Toute négociation officielle avec la France révolutionnaire fut dénoncée comme une honte et une contamination. Grey, Courtney, Sheridan tentèrent d’inutiles efforts contre la tempête. À la Chambre des lords, lord Grenville répondit au nom du ministère, avec une violence inaccoutumée, à lord Landsdowne, qui avait courageusement proposé l’envoi d’une ambassade auprès de la République française :

« Ce serait, dit-il, une démarche dégradante et la dignité de la nation en serait souillée. »

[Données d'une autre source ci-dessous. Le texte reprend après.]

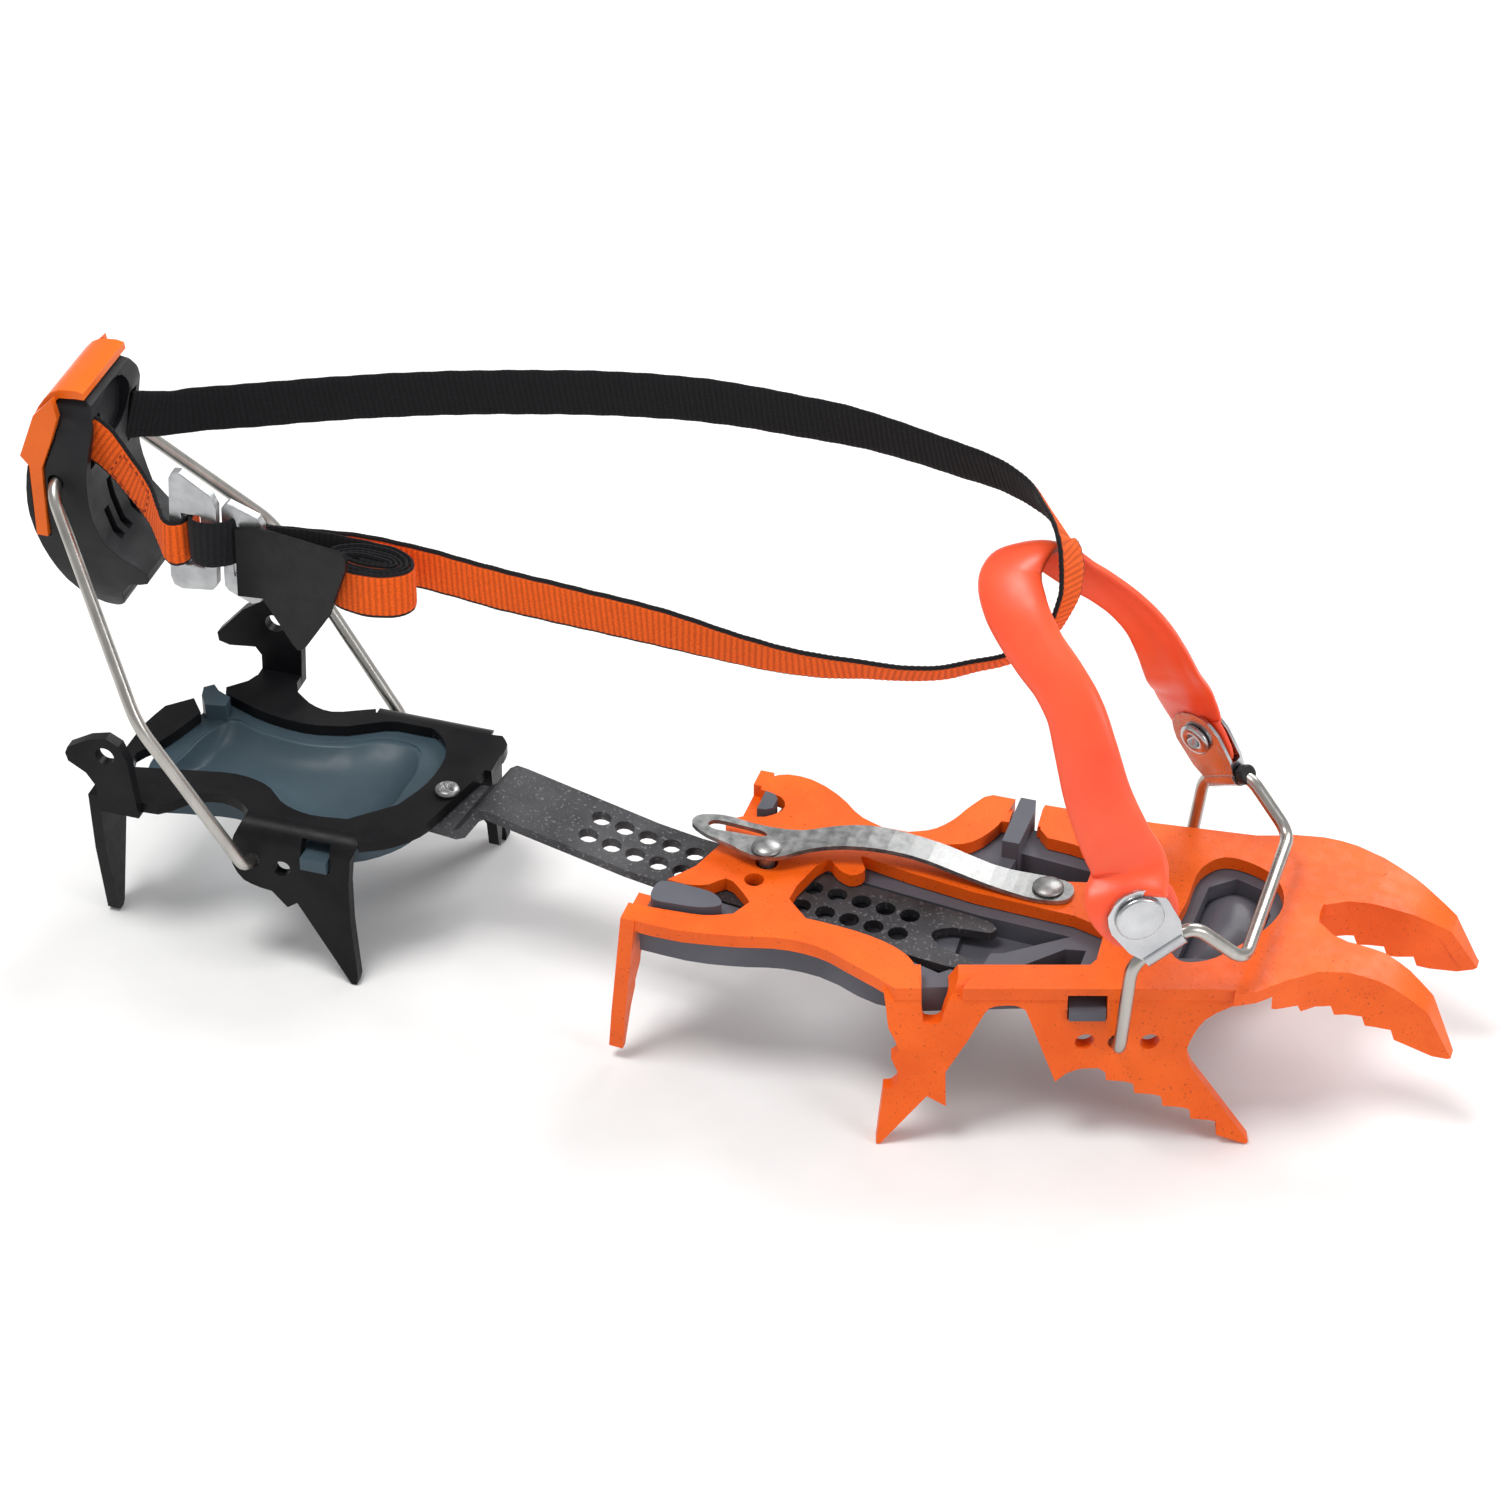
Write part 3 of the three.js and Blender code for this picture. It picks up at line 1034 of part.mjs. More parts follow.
function heelLever() {
  const side = [
    ...arc(LEVER_BACK, 20),
    ...arc([[-232, 80.2], [-228.6, 80], [-226, 82], [-225, 87]], 6),
    ...arc([[-222, 91], [-217, 92.4], [-216.4, 96], [-222.6, 100]], 6),
    ...arc(
      [[-226.8, 104], [-229.2, 112], [-229.6, 121], [-228.4, 130], [-227.2, 137], [-228.2, 142.2]], 12
    ),
  ];
  const face = [
    ...arc(
      [[-7, 79], [-11, 86], [-14, 97], [-LEVER_HALF, 110], [-LEVER_HALF, 127], [-14.2, 138], [-10, 144]], 14
    ),
    ...arc([[10, 144], [14.2, 138], [LEVER_HALF, 127], [LEVER_HALF, 110], [14, 97], [11, 86], [7, 79]], 14),
  ];
  const body = leverPlane(side, LEVER_HALF).intersect(prism(face, [0, CROSSBAR[1], 0], Y, Z, -300, -180));
  const hollow = blob(
    [[0, 127], [-6.6, 129], [-8.4, 135], [-6, 140.6], [0, 142], [6, 140.6], [8.4, 135], [6.6, 129]], 24
  );
  const ribSlot = (y, z, half) => leverSlot(CROSSBAR[1] + y, z, 1.2, half);
  const strapSlot = (y, z) => leverSlot(y, z, 2, 7.4, -234);
  const wingRoom = (side) => prism([
    [-244.8, 103.6], [-241, 103.6], [-240.6, 124], [-237, 133], [-233, 146], [-250, 146], [-250, 124.6],
    [-244.8, 124],
  ], [0, CROSSBAR[1] + side * LEVER_HALF, 0], X, Z, -WING_INSET - GAP, WING_INSET + GAP);
  return cut(body, [
    prism(hollow, [0, CROSSBAR[1], 0], Y, Z, -230.5, -215),
    ribSlot(-8, 106, 4),
    ribSlot(-3.4, 109, 7),
    ribSlot(3.4, 109, 7),
    ribSlot(8, 106, 4),
    rod([CROSSBAR[0], -40, CROSSBAR[2]], [CROSSBAR[0], 40, CROSSBAR[2]], WIRE_RADIUS + 0.4, 16),
    strapSlot(CROSSBAR[1] - 11, 131.6),
    strapSlot(CROSSBAR[1] + 11, 126),
    wingRoom(-1),
    wingRoom(1),
  ]);
}

add("heel_lever", heelLever(), LEVER_PLASTIC);

// The adjuster hugs the top of the lever's back and runs down both of its sides.
function leverAdjuster() {
  const outer = [
    [-229.4, 144.2], [-229.6, 146], ...arc(
      [[-231.6, 146.4], [-237.2, 145.4], [-242, 140], [-245.8, 131.4], [-247.4, 125]], 10
    ),
    [-245, 124.6],
  ];
  const inner = [
    [-215, 144], [-231.6, 144], [-236.3, 143.4], [-240.5, 138.6], [-243.7, 131.2], [-246.6, 119],
    [-215, 119],
  ];
  const cap = leverPlane(outer.concat([[-240, 132], [-234, 140]]), 12.4).subtract(leverPlane(inner, 30));
  const wing = (side) => prism([
    [-244.4, 104], [-241.4, 104], [-241, 124.4], [-237.6, 133.2], [-235.4, 140], [-236.4, 145.2],
    [-241.8, 139.6], [-246.6, 127],
    [-244.4, 124.4],
  ], [
    0, CROSSBAR[1] + side * LEVER_HALF, 0,
  ], X, Z, side > 0 ? -0.6 : -WING_INSET, side > 0 ? WING_INSET : 0.6);
  const shoulder = leverPlane([
    [-241.8, 139.6], [-246.6, 127], [-245, 124.8], [-243.9, 131.6], [-240.8, 138.8],
  ], LEVER_HALF + 0.4);
  return union([cap, shoulder.subtract(leverPlane(inner, 30)), wing(-1), wing(1)]);
}

add("lever_adjuster", leverAdjuster(), ORANGE_PLASTIC);

// Strap and buckle ---------------------------------------------------------------------------------------

add("strap_far_run", ribbon([
  [[-228, 8, 125.6], [0, 0, 1]], [[-222.6, 14.4, 123], [0, 0, 1]], [
    [-216.3, 18.8, 122.7], [0, 0, 1],
  ], [[-204.9, 22.5, 123.7], [0, 0, 1]],
  [[-181.6, 28, 127.1], [0, -0.02, 1]], [[-157.6, 31.6, 131], [0, -0.02, 1]], [
    [-133.3, 33.6, 134.9], [0, -0.02, 1],
  ],
  [[-108.8, 34, 138.9], [0, -0.02, 1]], [[-84, 32.6, 142.4], [0, -0.05, 1]], [
    [-58.9, 29, 144.9], [0, -0.12, 0.99],
  ],
  [
    [-46.4, 26.6, 146.2], [0, -0.18, 0.98],
  ], [[-33.8, 23.6, 146.7], [0, -0.26, 0.97]], [[-21.1, 20, 147], [0, -0.3, 0.95]],
], 44), BLACK_WEB);

add("strap_toe_loop", ribbon([
  [[-20.6, 19.8, 147], [0, -0.3, 0.95]], [[-8.4, 15.2, 148], [0, -0.37, 0.93]], [
    [-1.7, 11.8, 148], [-0.15, -0.35, 0.92],
  ],
  [[4.4, 7.8, 147], [-0.32, -0.3, 0.9]], [[8.6, 2.8, 146.9], [-0.41, -0.28, 0.87]], [
    [12.9, -2.7, 145.7], [-0.4, -0.32, 0.85],
  ],
  [
    [15.4, -4.6, 140.2], [-0.3, -0.42, 0.85],
  ], [[16, -6.6, 134.4], [-0.12, -0.52, 0.84]], [[15.2, -8.2, 129.8], [0, -0.57, 0.82]],
  [
    [13.3, -9.8, 125.4], [0.14, -0.6, 0.79],
  ], [[9, -11, 120], [0.2, -0.64, 0.74]], [[2.8, -13, 115.6], [0.12, -0.68, 0.7]],
  [[-4.2, -15.8, 114], [0, -0.72, 0.69]],
], 40), ORANGE_WEB);

add("strap_near_run", ribbon([
  [[-4.6, -16, 113.9], [0, -0.72, 0.69]], [
    [-11.1, -18.8, 112.6], [0, -0.69, 0.72],
  ], [[-20.2, -22.2, 112.8], [0, -0.66, 0.75]],
  [
    [-29.5, -24.6, 113.6], [0, -0.59, 0.81],
  ], [[-38.9, -26, 113.5], [0, -0.5, 0.87]], [[-48.5, -27, 114], [0, -0.42, 0.91]],
  [
    [-58.2, -27.6, 115.1], [0, -0.34, 0.94],
  ], [[-78.1, -27.4, 117.1], [0, -0.14, 0.99]], [[-98.9, -25.4, 116.8], [0, -0.09, 1]],
  [
    [-120.3, -22.5, 115.8], [0, -0.05, 1],
  ], [[-142, -19.3, 115.5], [0, -0.05, 1]], [[-158, -18.8, 115.4], [0, -0.03, 1]],
  [[-172, -20.4, 115], [0, 0, 1]], [[-181, -21.8, 115], [0, 0, 1]],
], 44), ORANGE_WEB);

// The buckle stands upright: drawn along the strap (x) and up (z), thickened from the boot side outwards.
const BUCKLE_MID = -24.5;
const buckleSheet = (outline, low, high) => prism(
  outline, [0, 0, 0], X, Z, -BUCKLE_MID + low, -BUCKLE_MID + high
);

function buckleRing(outline, slot, low, high) {
  const hole = [[slot[0], slot[2]], [slot[1], slot[2]], [slot[1], slot[3]], [slot[0], slot[3]]];
  return buckleSheet(outline, low, high).subtract(buckleSheet(hole, low - 2, high + 2));
}

add("buckle_ring_rear", buckleRing([
  [-204.4, 106], [-203.6, 103.4], [-201.4, 102.6], [-193.4, 103.8], [-192, 105.4], [-190.6, 128.6],
  [-192, 131.8],
  [-199.6, 137], [-201.6, 136.8], [-202.6, 134.8],
], [-200, -195, 110.2, 125.2], 1.4, 4), CAST_SILVER);

add("buckle_ring_front", buckleRing([
  [-191.4, 103.8], [-190.4, 102.4], [-184.4, 99.6], [-182.2, 100.6], [-181.2, 102.8], [-180, 123.2],
  [-181.2, 125.6],
  [-189, 128.6], [-190.6, 126.8],
], [-188.4, -184.4, 107.4, 122], -1.4, 1.2), CAST_SILVER);

// The pull tab is folded outwards along an upright line.
const TAB_FOLD = [-180.4, BUCKLE_MID - 2.5, 0];
const TAB_ANGLE = 24;

function buckleTab() {
  const leaf = new THREE.Vector3(Math.cos(rad(TAB_ANGLE)), -Math.sin(rad(TAB_ANGLE)), 0);
  const root = buckleSheet(
    [[-187.2, 102.8], [-186.6, 122.6], [TAB_FOLD[0], 124], [TAB_FOLD[0], 103.4]], 2, 3
  );
  const fin = prism([
    [-0.2, 103.4], [-0.2, 124], [29.8, 130.2], [30.8, 128.8], [30.4, 125.9], [23.4, 109.3], [13.4, 94.6],
    [11.6, 93.2], [9.8, 94.2],
  ], TAB_FOLD, leaf, Z, -0.5, 0.5);
  return root.add(fin);
}

add("buckle_tab", buckleTab(), BLACK_PAINT);

add("strap_fold", buckleSheet([
  [-200.8, 112.4], [-190.2, 111.6], [-190.2, 124.8], [-200.6, 125.6],
], 4.4, 6), BLACK_WEB);

add("strap_lever_tab", ribbon([
  [[-228.4, -14.4, 132], [0, 0, 1]], [[-225, -14.6, 129.6], [0, 0, 1]], [[-219, -16.6, 125.2], [0, 0, 1]],
  [[-212, -20.4, 120.6], [0, 0, 1]], [[-206, -23.4, 117.4], [0, 0, 1]], [[-198, -24.3, 116], [0, 0, 1]],
  [[-193, -24.3, 115.8], [0, 0, 1]],
], 24), ORANGE_WEB);

const COIL = [-151, -29.4, 116.4];
const COIL_HALF = [12, 7.4];

function tailCoil() {
  const [halfLength, halfDepth] = COIL_HALF;
  const body = prism(
    oval(COIL[0], COIL[1], halfLength, halfDepth), [0, 0, 0], X, Y, COIL[2] - STRAP_WIDTH / 2,
    COIL[2] + STRAP_WIDTH / 2
  );
  return body.subtract(prism(oval(COIL[0], COIL[1], 4, 1.6), [0, 0, 0], X, Y, COIL[2] + 1, COIL[2] + 20));
}

add("strap_tail_coil", tailCoil(), ORANGE_WEB);

crampon.position.set(...ORIGIN_SHIFT);
export default crampon;
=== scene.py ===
import math

import bmesh
import bpy
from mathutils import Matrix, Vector


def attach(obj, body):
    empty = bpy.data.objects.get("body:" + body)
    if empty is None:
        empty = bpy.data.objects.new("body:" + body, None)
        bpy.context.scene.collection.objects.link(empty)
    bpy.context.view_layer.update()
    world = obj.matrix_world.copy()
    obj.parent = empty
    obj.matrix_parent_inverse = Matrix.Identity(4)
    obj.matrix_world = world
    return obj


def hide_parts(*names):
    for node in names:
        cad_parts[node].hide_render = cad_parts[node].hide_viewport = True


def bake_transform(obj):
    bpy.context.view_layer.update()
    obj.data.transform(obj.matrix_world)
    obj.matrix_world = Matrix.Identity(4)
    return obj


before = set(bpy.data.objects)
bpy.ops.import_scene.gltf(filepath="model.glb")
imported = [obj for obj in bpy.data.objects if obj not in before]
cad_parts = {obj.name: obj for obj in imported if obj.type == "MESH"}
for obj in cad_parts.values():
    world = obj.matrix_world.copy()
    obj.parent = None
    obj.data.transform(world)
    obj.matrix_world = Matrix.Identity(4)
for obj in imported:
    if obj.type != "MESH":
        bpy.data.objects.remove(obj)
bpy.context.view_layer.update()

MM = 0.001
# The drawing frame of the model, in millimetres, has its origin here in the row frame.
DRAWING_ORIGIN = Vector((65.05, 6.68, 5.0))

CAMERA_PLACE = Vector((0.26765, -0.83552, 0.7428))
CAMERA_TARGET = Vector((-0.00875, 0.03618, 0.0451))
CAMERA_LENS = 107.54
SENSOR = 36.0

WIRE_RADIUS = 1.65
WEB_WIDTH = 13.0
WEB_THICKNESS = 1.5
RIB_PITCH = 1.5
RIB_DEPTH = 0.13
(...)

Ce qu’il y avait de grave, c’est que ce n’étaient pas seulement les classes dirigeantes qui se passionnaient ainsi. Le peuple, les prolétaires, à l’exception de quelques groupes d’élite, étaient fanatisés contre la France. Les dirigeants avaient réussi à leur persuader que la France voulait jeter en Angleterre la flamme de la Révolution pour dévorer son commerce et son industrie. Et les salariés exaspérés croyaient lutter contre la menace de la famine et de la ruine.

Brissot, qui suivait d’assez près les affaires d’Angleterre, a très bien vu cela, et il l’a noté dans son rapport du 12 janvier 1793 à la Convention.